Imagine this horrific scenario. Monday morning you wake up, go to work and at lunch you learn there are 12 major school campus buildings, each with no less than 3,000 students in them and scattered across the United States, which have been taken over by terrorists. Three were blown up with no survivors. The other nine are being held for the same fate as the first three. That's 9,000 dead, another 27,000 held hostage. Most are children. Maybe your children.

That might seem outlandish. Many would argue there are far greater targets out there to be had -- chemical plants, nuclear power plants, waste and water treatment facilities. Why would terrorists forego high-profile targets like these and attack school facilities? The fact is that they have and will. Remember Sept. 1, 2004, when a woman suicide bomber in a Russian school blew herself up in the middle of the crowded gym where more than 1,000 people are believed to have been held?

Schools Need Security Too
Everyone hopes and prays nothing like that never happens in the United States.

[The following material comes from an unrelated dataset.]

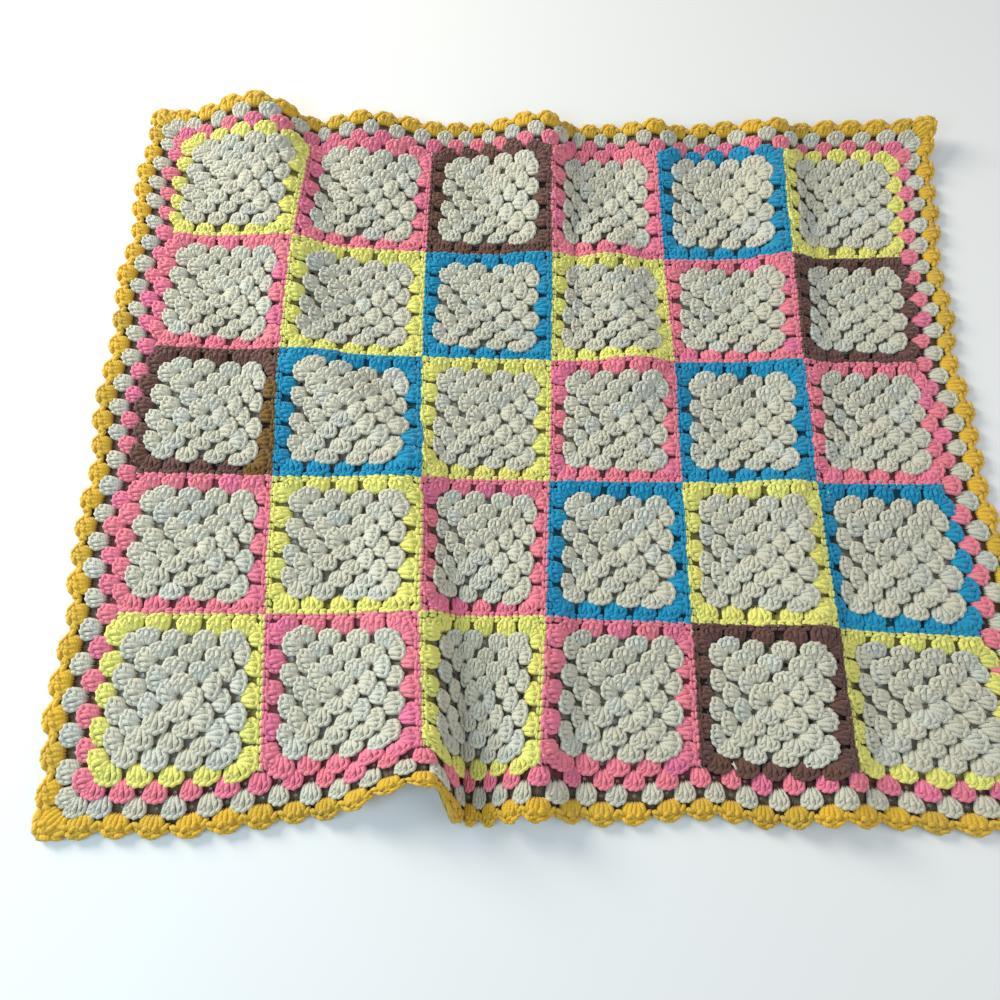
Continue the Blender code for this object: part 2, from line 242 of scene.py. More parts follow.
@dataclass(frozen=True)
class Drape:
    """The folds that the blanket lies in, worked out for many points at once."""

    middle_x: float = 0.00940  # middle of the laid blanket's box, in the frame of the seams
    middle_y: float = 0.00146
    border: Border = Border(left=1.0, right=1.05, back=0.95, front=0.97)
    fold_join: float = 3.0  # power of the heights where folds meet
    draw_narrow: int = 2  # powers of a fold's profile and run in how far it draws the cloth in
    draw_growth: int = 2
    step: float = 0.0015  # over which a slope is measured

    def ridge(self, fold: Fold, u: np.ndarray, v: np.ndarray) -> tuple[np.ndarray, np.ndarray]:
        """Works out one fold.

        Args:
            fold: The ridge.
            u: Cloth coordinates to the right.
            v: Cloth coordinates to the back.

        Returns:
            The height that it gives each point, and how far it draws it to the back.
        """
        start_u, start_v = on_cloth(fold.from_across, fold.from_down)
        end_u, end_v = on_cloth(fold.to_across, fold.to_down)
        length = math.hypot(end_u - start_u, end_v - start_v)
        along_u = (end_u - start_u) / length
        along_v = (end_v - start_v) / length
        run = (u - start_u) * along_u + (v - start_v) * along_v
        side = (v - start_v) * along_u - (u - start_u) * along_v
        width = np.where(side > 0, fold.width_right, fold.width_left)
        profile = 1 - ease(np.abs(side) / width)
        share = np.clip(run / length, 0, 1)
        if fold.fade_from:
            profile = profile * ease(1 + run / fold.fade_from)
        if fold.fade_to:
            profile = profile * ease(1 + (length - run) / fold.fade_to)
        height = fold.height_from * (1 - share) + fold.height_to * share
        draw = fold.draw_in * profile**self.draw_narrow * share**self.draw_growth
        return height * profile, draw

    def between_seams(
        self, places: list[np.ndarray], position: np.ndarray, before: float, after: float
    ) -> np.ndarray:
        """Finds places between numbered seams.

        Args:
            places: Where each seam lies, for every point.
            position: The seam number of every point, with its fraction.
            before: The step of each square before the first seam.
            after: The step of each square after the last seam.

        Returns:
            Where each point lies.
        """
        last = len(places) - 1
        lower = np.clip(np.floor(position).astype(int), 0, last - 1)
        share = np.clip(position - lower, 0, 1)
        table = np.stack(places)
        index = np.arange(len(position))
        inside = table[lower, index] * (1 - share) + table[lower + 1, index] * share
        beyond = np.minimum(position, 0) * before + np.maximum(position - last, 0) * after
        return inside + beyond

    def under(self, u: np.ndarray, v: np.ndarray) -> np.ndarray:
        """Lays points of the cloth's underside.

        Args:
            u: Cloth coordinates to the right.
            v: Cloth coordinates to the back.

        Returns:
            Their X, Y and Z, one row for each point.
        """
        across, down = in_squares(u, v)
        uprights = [through_three(*seam, down / ROWS) for seam in UPRIGHT_SEAMS]
        crossings = [through_three(*seam, across / COLUMNS) for seam in CROSS_SEAMS]
        uprights[0] = uprights[0] - bow(down)
        uprights[-1] = uprights[-1] + bow(down)
        crossings[0] = crossings[0] + bow(across)
        crossings[-1] = crossings[-1] - bow(across)
        border = self.border
        x = self.between_seams(uprights, across, SQUARE * border.left, SQUARE * border.right)
        y = self.between_seams(crossings, down, -SQUARE * border.back, -SQUARE * border.front)
        total = np.zeros(len(u))
        for fold in FOLDS:
            height, draw = self.ridge(fold, u, v)
            total += height**self.fold_join
            y = y + draw
        z = total ** (1 / self.fold_join)
        return np.stack([x - self.middle_x, y - self.middle_y, z], axis=1)

    def lay(self, flat: np.ndarray) -> np.ndarray:
        """Lays points in the folds.

        Args:
            flat: Rows of u, v and the height over the cloth's underside.

        Returns:
            Rows of X, Y and Z.
        """
        u, v, lift = flat.T
        along_u = self.under(u + self.step, v) - self.under(u - self.step, v)
        along_v = self.under(u, v + self.step) - self.under(u, v - self.step)
        normal = np.cross(along_u, along_v)
        normal /= np.linalg.norm(normal, axis=1, keepdims=True)
        return self.under(u, v) + normal * lift[:, None]


def through_three(first: float, second: float, third: float, share: np.ndarray) -> np.ndarray:
    """A smooth curve through values at 0, a half and 1."""
    return (
        first * (1 - share) * (1 - 2 * share)
        + second * 4 * share * (1 - share)
        + third * share * (2 * share - 1)
    )


class Signal:
    """A number in a tree of nodes, with Python's operators for its Math nodes."""

    def __init__(self, maker: "NodeMaker", socket: bpy.types.NodeSocket) -> None:
        """Wraps one output socket."""
        self.maker = maker
        self.socket = socket

    def math(self, operation: str, *others: "Signal | float") -> "Signal":
        """Adds a Math node of this operation, with this number first."""
        return self.maker.math(operation, self, *others)

    def __add__(self, other: "Signal | float") -> "Signal":
        """This number plus another."""
        return self.math("ADD", other)

    __radd__ = __add__

    def __mul__(self, other: "Signal | float") -> "Signal":
        """This number times another."""
        return self.math("MULTIPLY", other)

    __rmul__ = __mul__

    def __sub__(self, other: "Signal | float") -> "Signal":
        """This number less another."""
        return self.math("SUBTRACT", other)

    def __rsub__(self, other: float) -> "Signal":
        """A plain number less this one."""
        return self.maker.math("SUBTRACT", other, self)

    def sine(self) -> "Signal":
        """The sine of this number."""
        return self.math("SINE")

    def power(self, exponent: float) -> "Signal":
        """This number to a power."""
        return self.math("POWER", exponent)

    def clamped(self) -> "Signal":
        """This number, kept from 0 to 1."""
        return self.math("MAXIMUM", 0.0).math("MINIMUM", 1.0)


class NodeMaker:
    """Adds the nodes of one tree."""

    def __init__(self, tree: bpy.types.NodeTree) -> None:
        """Works on this tree."""
        self.tree = tree

    def node(self, kind: str, settings: dict, inputs: dict) -> bpy.types.Node:
        """Adds one node.

        Args:
            kind: The node's type.
            settings: Its properties, which are set first.
            inputs: Values, sockets or signals by input name or number.

        Returns:
            The node.
        """
        made = self.tree.nodes.new(kind)
        for key, value in settings.items():
            setattr(made, key, value)
        for key, value in inputs.items():
            self.feed(made.inputs[key], value)
        return made

    def feed(self, target: bpy.types.NodeSocket, value: object) -> None:
        """Links a socket or signal to an input, or sets a plain value on it.

        Args:
            target: The input.
            value: The socket, signal or plain value.
        """
        if isinstance(value, Signal):
            value = value.socket
        if isinstance(value, bpy.types.NodeSocket):
            self.tree.links.new(value, target)
        else:
            target.default_value = value

    def math(self, operation: str, *values: Signal | float) -> Signal:
        """Adds a Math node."""
        made = self.node("ShaderNodeMath", {"operation": operation}, dict(enumerate(values)))
        return Signal(self, made.outputs[0])

    def scaled(self, vector: object, share: Signal) -> bpy.types.NodeSocket:
        """A colour or vector times a number."""
        made = self.node("ShaderNodeVectorMath", {"operation": "SCALE"}, {0: vector, "Scale": share})
        return made.outputs[0]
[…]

But the fact is it could. And if it did, one reason might very well be because the target is much easier to take control of compared to more traditional targets.

One also can make the argument that such a target creates far more leverage in the favor of a terrorist than virtually any other target.

No one wants to think about schools in terms of needing airport-like security. On the other hand, parents want their children to come home safely every day. Times are simply not what they used to be. Oh, to be a kid again -- that's something to think about.